From the Humminbird screen shot, it’s obvious that Fusion has a dedicated input for VHF audio. Does it (or any other marine stereo) support VHF-override, where music will automatically be muted when VHF audio is detected?
I consider that to be both a convenience as well as a safety feature, being able to hear a “mayday” call even if Jimmy Buffett is really cranking on six speakers.
I got used to such a system on a motorcycle audio player that had radar-detector override of music. It wasn’t integrated into the player, but used a separate switching box that both inputs went into. It was a low-power system, since it used efficient helmet speakers, but I loved the concept.
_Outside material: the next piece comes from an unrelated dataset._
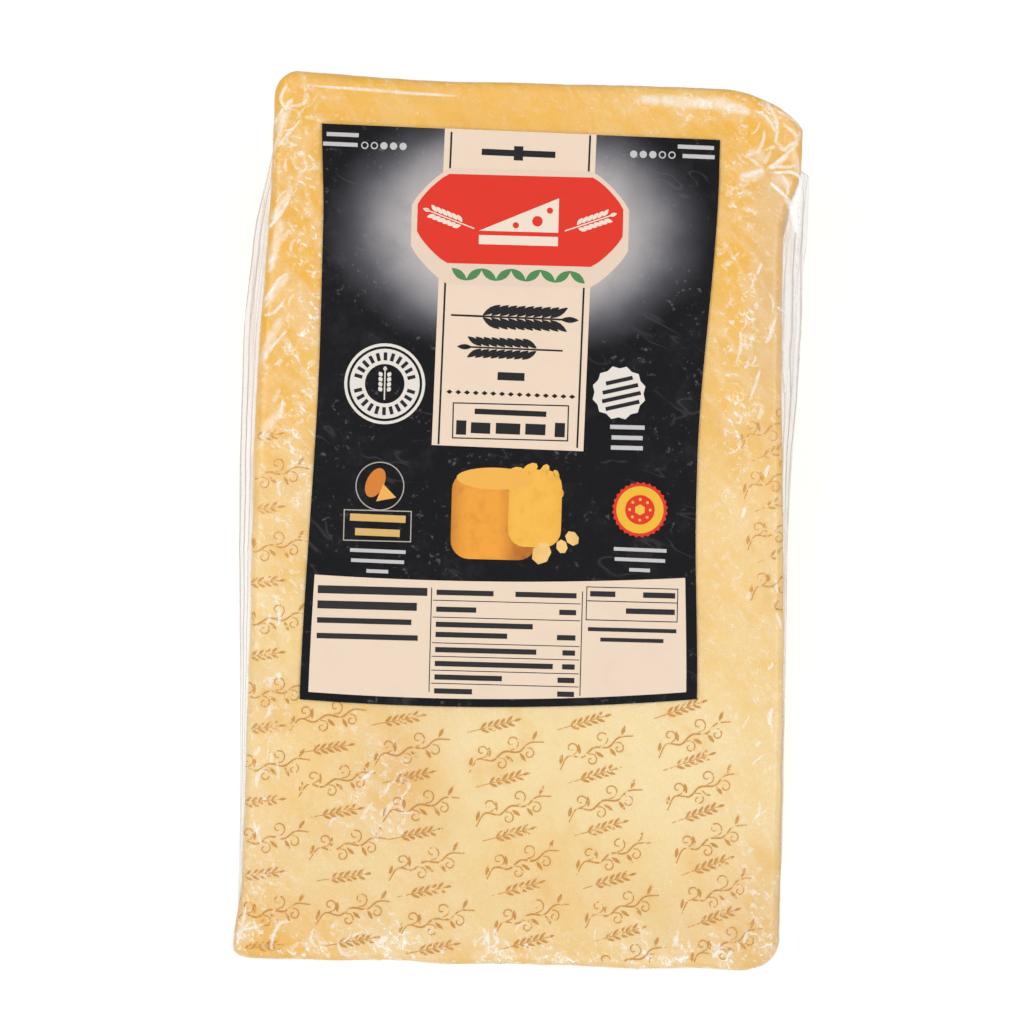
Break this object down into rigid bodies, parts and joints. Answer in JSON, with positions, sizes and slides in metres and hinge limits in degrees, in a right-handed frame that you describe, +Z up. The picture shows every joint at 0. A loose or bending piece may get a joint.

Karl, if you look at the specs you’ll see that all the current Fusion stereos, even the least expensive RA205, have a VHF band built in, no external input needed. You can specify preset channels and scan them but VHF won’t override other audio sources. (I recall that they talked about that feature once, but maybe they couldn’t make it work well, or something.)
Unfortunately my Garmin 5212 doesn’t support all of these fun features. Perhaps someday.
Any hope of integration of sms and phone calls on these systems (via bluetooth or the docking station)? It would certainly be handy to be able to handle (or at least see notifications) these things from the cockpit without getting the phone wet.
Any sign of DAB+ support? It’s becoming a necessity in Europe, and Fusion will miss a lot of customers without it.
What would be great is if they could figure out a way to have Bluetooth and the line out to work at the same time. This would eliminate having to hard wire cockpit speakers in order to hear music in the cabin at the same time.